I still didn’t know WHILE HE WAS PROPOSING (😂😂) that it was really happening.
It doesn’t make it a “white lie,” just because it may seem to an outside person like it doesn’t quite add up.
Trying to describe how one feels inside when a proposal happens often brings the word “surprise” into the conversation. There’s such a vulnerable feeling of wonder. It’s an enormous, life changing moment, no matter how small or casual or big the actual proposal is.
Yeah, surprise is an inadequate word. But do we need police someone else’s description of their own engagement, and decide for ourselves that they’re telling white lies ? 😂😂😂
Post # 57
OP, I hear you. I don’t think you are being judgmental, I think you are calling out the truth.
Post # 58
I know what you mean. It’s one of my pet peeves.

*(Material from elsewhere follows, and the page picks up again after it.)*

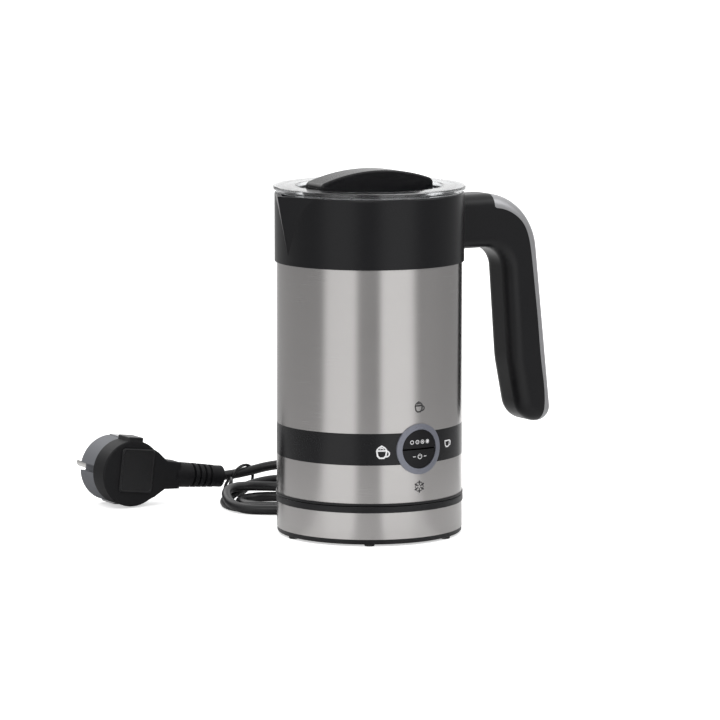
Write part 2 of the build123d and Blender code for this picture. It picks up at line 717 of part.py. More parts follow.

I wish we could live in a world where there was no peer pressure required for engagements. I had one of those (marriage dissolved), and it just never felt sincere/genuine.
But in my case, I did not do the pressuring, it was my family. I was just a silent sacrifice, and I wish I wasn’t like that. Had I spoken up back then, I wouldn’t need to be fighting now, getting wringed through the court system.
Post # 59
The thing is when you tell people you’re engaged, they (usually women) immediately ask “did you know it was going to happen?? Was it a surprise??” It’s like well, we talked about getting married and we picked out a ring, so….yea I knew. But the actual day of? No I didn’t know beforehand. But you don’t want to be a bore (or a smartarse) so you just say yes it was a surprise I didn’t know he was going to do it THAT DAY.
Post # 60
no offense but why does that get under your skin OP? Any proposal is a surprise of some sort in my opinion unless the the future bride is literally like “ok you are going to get down on one knee in 5 minutes, by the flowers in the garden.”
Just my opinion. Maybe lets be less critical and give the newly engaged ladies a break!